README.md

2784. Check if Array is Good (Easy)

You are given an integer array nums. We consider an array good if it is a permutation of an array base[n].

base[n] = [1, 2, ..., n - 1, n, n] (in other words, it is an array of length n + 1 which contains 1 to n - 1 exactly once, plus two occurrences of n). For example, base[1] = [1, 1] and base[3] = [1, 2, 3, 3].

Return true if the given array is good, otherwise return false.

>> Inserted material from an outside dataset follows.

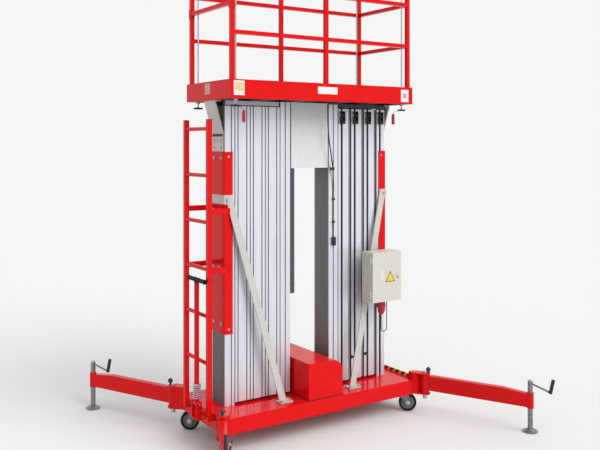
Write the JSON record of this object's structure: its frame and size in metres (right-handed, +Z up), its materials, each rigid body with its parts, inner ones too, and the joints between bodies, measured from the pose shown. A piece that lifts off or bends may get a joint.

Note: A permutation of integers represents an arrangement of these numbers.

 

Example 1:

Input: nums = [2, 1, 3]
Output: false
Explanation: Since the maximum element of the array is 3, the only candidate n for which this array could be a permutation of base[n], is n = 3. However, base[3] has four elements but array nums has three. Therefore, it can not be a permutation of base[3] = [1, 2, 3, 3]. So the answer is false.

Example 2:

Input: nums = [1, 3, 3, 2]
Output: true
Explanation: Since the maximum element of the array is 3, the only candidate n for which this array could be a permutation of base[n], is n = 3. It can be seen that nums is a permutation of base[3] = [1, 2, 3, 3] (by swapping the second and fourth elements in nums, we reach base[3]). Therefore, the answer is true.

Example 3:

Input: nums = [1, 1]
Output: true
Explanation: Since the maximum element of the array is 1, the only candidate n for which this array could be a permutation of base[n], is n = 1. It can be seen that nums is a permutation of base[1] = [1, 1]. Therefore, the answer is true.

Example 4:

Input: nums = [3, 4, 4, 1, 2, 1]
Output: false
Explanation: Since the maximum element of the array is 4, the only candidate n for which this array could be a permutation of base[n], is n = 4. However, base[4] has five elements but array nums has six. Therefore, it can not be a permutation of base[4] = [1, 2, 3, 4, 4]. So the answer is false.

 

Constraints:

• 1 <= nums.length <= 100
• 1 <= num[i] <= 200

Related Topics:
Array, Hash Table, Sorting

Solution 1.

// OJ: https://leetcode.com/problems/check-if-array-is-good
// Author: github.com/lzl124631x
// Time: O(N)
// Space: O(1)
class Solution {
public:
    bool isGood(vector<int>& A) {
        int N = A.size() - 1;
        for (int i = 0; i < N; ) {
            if (A[i] != i + 1) {
                if (A[i] < i + 1 || A[i] > N || (A[i] != N && A[A[i] - 1] == A[i])) return false;
                if (A[i] == N && A[A[i] - 1] == N) {
                    if (A[N] == N) return false;
                    swap(A[i], A[N]);
                }
                else swap(A[i], A[A[i] - 1]);
            } else ++i;
        }
        return A[N] == N;
    }
};

Solution 2. Cycle Sort

// OJ: https://leetcode.com/problems/check-if-array-is-good
// Author: github.com/lzl124631x
// Time: O()
// Space: O()
class Solution {
public:
    bool isGood(vector<int>& A) {
        int N = A.size();
        for (int i = 0; i < N;) {
            if (A[i] >= N) return false;
            int pos = A[i] - 1;
            if (A[pos] == A[i]) ++i;
            else swap(A[pos], A[i]);
        }
        for (int i = 0; i < N - 1; ++i) {
            if (A[i] != i + 1) return false;
        }
        return A[N - 1] == N - 1;
    }
};